Connecting Metrics to Decisions
Metrics are only worth collecting if they change what you do. Tie each to an action.
- Falling pass rate triggers a template review and a check for model changes.
- Poor consistency triggers adding the failing input types to your golden set and hardening the template against them.
- Rising regression rate triggers a freeze and investigation before more output ships.
- High cost per acceptable output triggers a redesign — shorter context, fewer retries, or a cheaper model where quality allows.
When you can present these four numbers and the actions they drive, you have moved from anecdote to evidence. That is also the foundation for The ROI of Prompt Templates, where these quality figures become the input to a business case.
Avoiding Measurement Theater
A measurement program can become its own kind of waste — numbers collected, dashboards built, and nothing changed. A few guardrails keep the program honest and lightweight.
Measure only what you will act on
If a metric never changes a decision, stop collecting it. The four metrics here earn their place because each maps to a specific action. Adding a fifth or sixth number that looks rigorous but drives nothing is measurement theater — it consumes effort and produces the illusion of control without the substance.
Do not let the rubric ossify
A rubric written once and never revisited slowly drifts away from what actually matters. As you learn which failures hurt clients and which do not, update the rubric to weight them accordingly. A living rubric tracks real quality; a frozen one tracks an outdated definition of it.
Keep the human in the loop for judgment calls
Automated and model-graded scoring scales well for objective criteria — required fields, format, fabricated facts. It is weaker on subjective quality. Reserve human judgment for the fuzzy criteria and let automation handle the mechanical checks, rather than pretending a model-graded score captures everything that matters. The defensive structure these checks attach to is covered in Advanced Prompt Templates: Going Beyond the Basics.
The goal of measurement is faster, better decisions about your templates — not a wall of dashboards. If a number is not changing what you do, it is overhead wearing the costume of rigor.
Frequently Asked Questions
How big should my evaluation set be?
Large enough to include the inputs that actually fail, which is usually more than the handful of easy cases teams start with. Twenty to fifty representative inputs per important template is a practical baseline. Grow the set every time a real failure escapes — each escaped failure is a missing test case.
Can I trust a model to grade my outputs?
Model-graded rubrics scale evaluation well when the rubric is specific and objective — checking for required fields, format, or fabricated facts.
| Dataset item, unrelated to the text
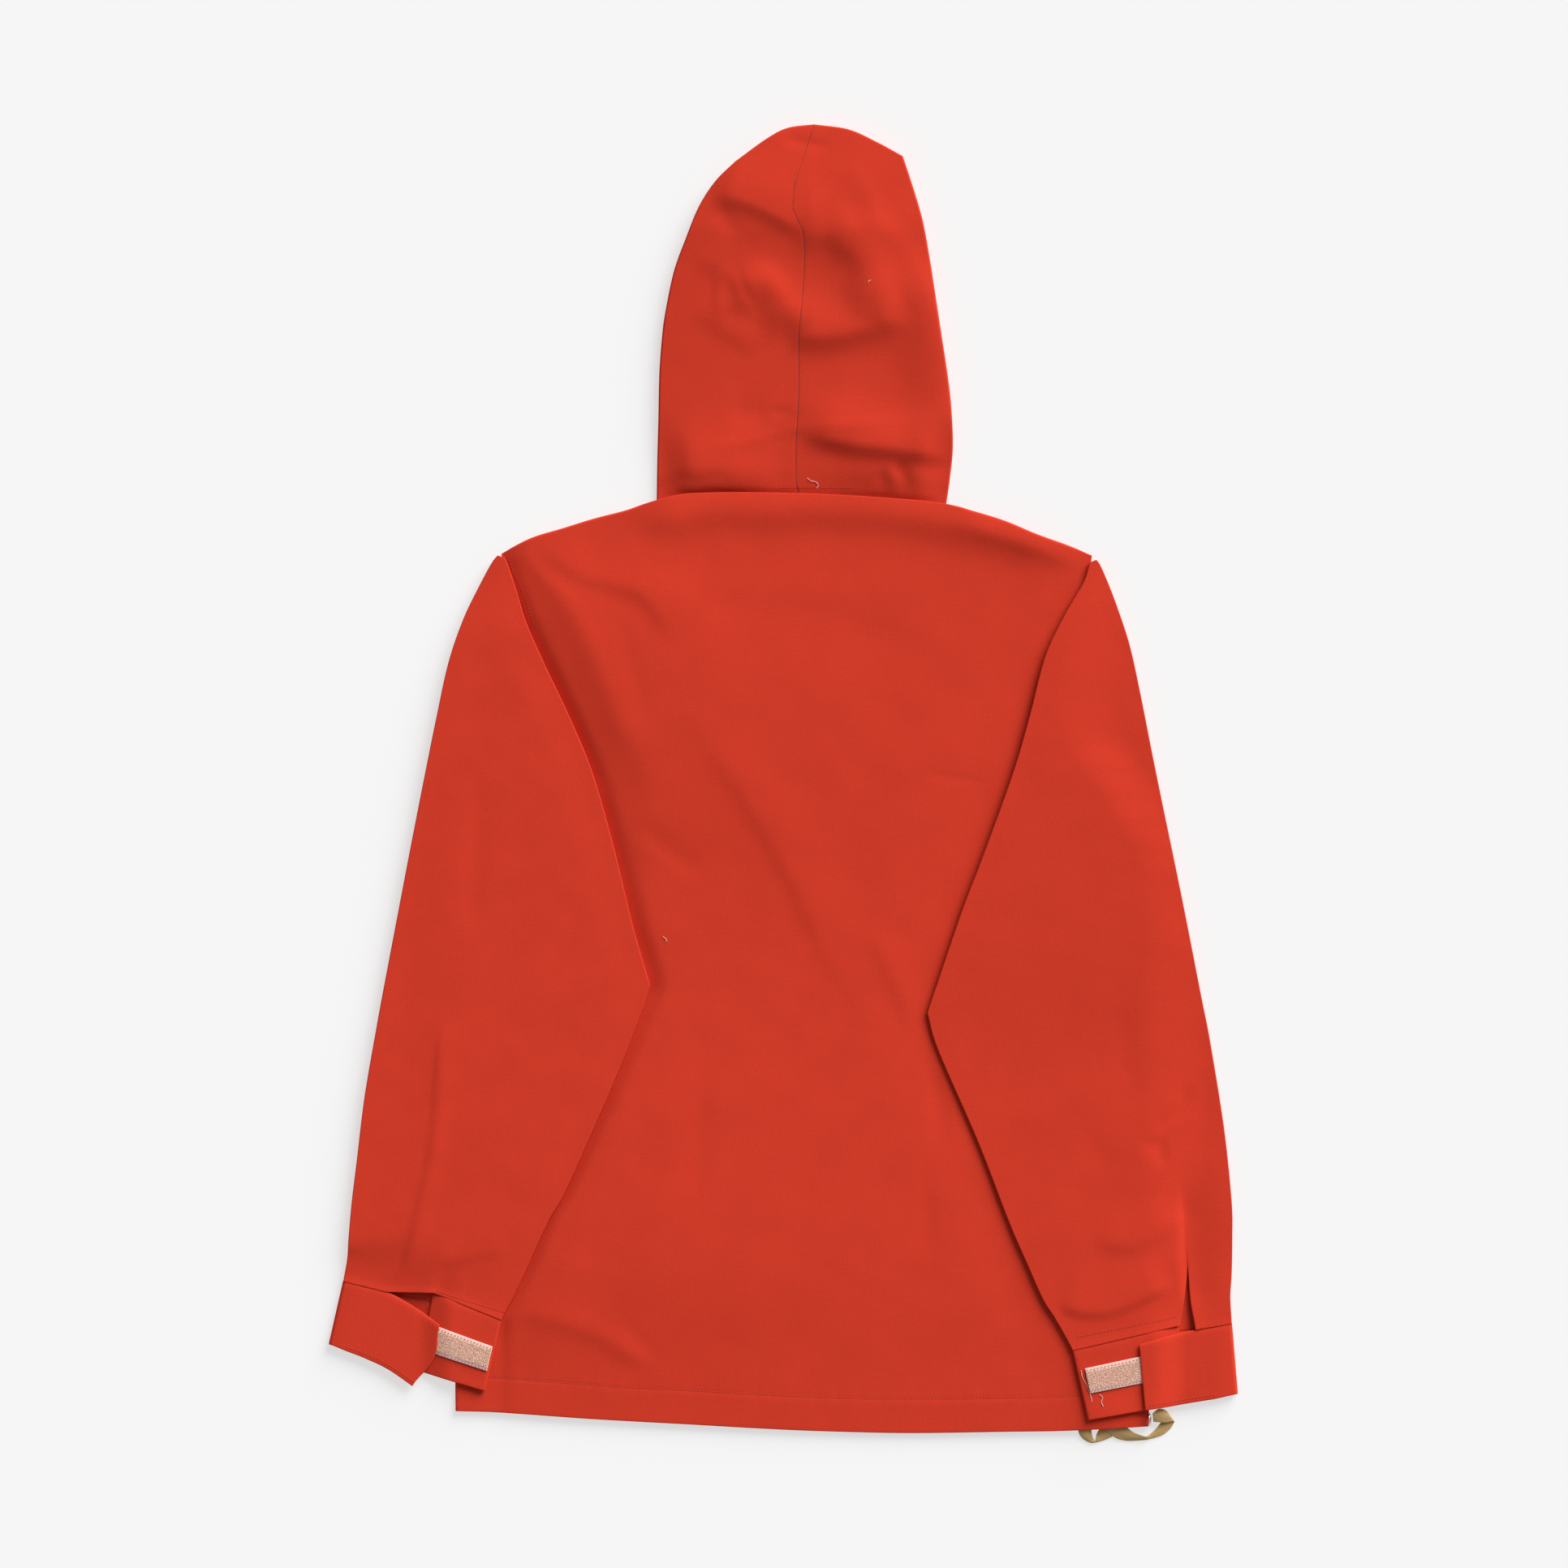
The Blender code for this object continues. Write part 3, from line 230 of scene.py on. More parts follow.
# Drawcord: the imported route, and the two edges of its tape as it folds and twists along it
CORD_WIDTH = 10.0
CORD_THICK = 0.8
CORD_CLEARANCE = 0.05           # the tape stays this far over the floor
RIBBON_CELL = 1.0
RIBBON_CURL = 0.25              # how far the tape's middle rises and its edges sink
CORD_ROUTE = (
    (279.9, -484.3, 5.0), (286, -483.2, 4.6), (291, -486, 3.2), (291, -492, 1.7),
    (286.5, -497, 1.0), (280, -499.6, 0.9), (273, -500.2, 1.1), (265, -498.6, 2.0),
    (257, -494.5, 3.0), (250.5, -489, 3.4), (242, -485.5, 3.4), (233.5, -486, 3.0),
    (229, -491, 2.3), (230, -497, 1.0), (236.5, -500.2, 0.8), (243, -498.5, 1.0), (247, -494, 2.0),
    (250.5, -488.5, 2.05),
)
# x, y, z of the edge that starts at the top, then x, y, z of the other
CORD_EDGES = (
    (279.3, -480.4, 7.0, 280.0, -486.9, 4.0), (283.6, -477.2, 6.4, 283.6, -487.3, 4.4),
    (287.6, -477.4, 5.6, 289.6, -487.6, 4.2), (290.2, -479.2, 4.4, 295.2, -486.6, 3.4),
    (289.6, -481.6, 2.4, 295.6, -488.4, 1.5), (286.2, -487.0, 1.4, 292.4, -493.2, 0.9),
    (282.2, -492.3, 1.2, 286.8, -497.5, 0.7), (278.3, -496.0, 1.6, 279.8, -499.8, 0.6),
    (274.8, -498.2, 3.2, 274.6, -500.9, 0.7), (270.0, -497.0, 3.2, 268.0, -501.5, 0.7),
    (265.0, -495.0, 3.0, 260.5, -501.7, 0.7), (260.4, -491.6, 3.2, 252.6, -500.0, 1.2),
    (255.5, -487.0, 3.4, 247.0, -496.0, 2.4), (248.0, -482.8, 3.5, 243.0, -492.0, 3.0),
    (239.0, -481.0, 3.4, 238.8, -490.2, 3.1), (230.0, -482.5, 3.2, 235.6, -490.0, 3.1),
    (224.2, -487.5, 3.0, 233.6, -491.4, 3.0), (223.2, -493.6, 2.4, 233.3, -494.6, 2.6),
    (224.8, -498.0, 1.6, 234.2, -498.6, 1.9), (228.2, -501.2, 0.9, 235.4, -501.0, 1.5),
    (233.3, -503.3, 0.6, 236.2, -501.6, 1.9), (239.6, -502.3, 0.6, 236.5, -499.9, 1.8),
    (245.0, -500.4, 0.8, 237.0, -497.0, 1.4), (250.2, -497.6, 1.4, 238.6, -493.6, 1.9),
    (253.6, -493.0, 1.9, 242.0, -489.4, 1.9), (255.6, -489.0, 1.9, 245.0, -486.4, 1.9),
)
EYELET_CENTRE = (277.5, -485.0, 5.2)
EYELET_RADIUS = 5.0
EYELET_HOLE_RADIUS = 2.8
EYELET_THICK = 1.2
EYELET_TILT = radians(80)

# ---------------------------------------------------------------- creases, sewing, floor, light

# A soft trough (height below 0) or ridge along a line of x, y points. left and right are its half
# widths on the two sides of that line, and fade is the share of its length that each end takes.
Crease = namedtuple("Crease", "height left right fade points")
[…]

They are less reliable for subjective quality judgments. Validate the grader against human scores on a sample before trusting it at scale, and keep humans in the loop for the fuzzy criteria.
What is the single most important metric to start with?
Pass rate against a written rubric. It forces you to define what good means, which is half the value, and it directly measures the thing you care about — whether outputs are acceptable. Everything else refines or contextualizes that number.
How often should I re-run my evaluations?
After any change that could affect output — a template edit, a model update, a shift in input patterns — and on a regular cadence regardless, such as weekly. The scheduled run is what catches the silent decay that no single change explains.
Key Takeaways
- Counting how many templates you have is inventory, not measurement; quality, consistency, and stability are the real signals.
- Four metrics cover the space: pass rate against a rubric, consistency across varied inputs, regression rate over time, and cost per acceptable output.
- A golden set, a fixed rubric, and a scheduled re-run are enough instrumentation — no platform required.
- Read trends and segments, not just snapshots, and expand your evaluation set every time a real failure escapes.
- Each metric should map to a specific action, or it is not worth collecting.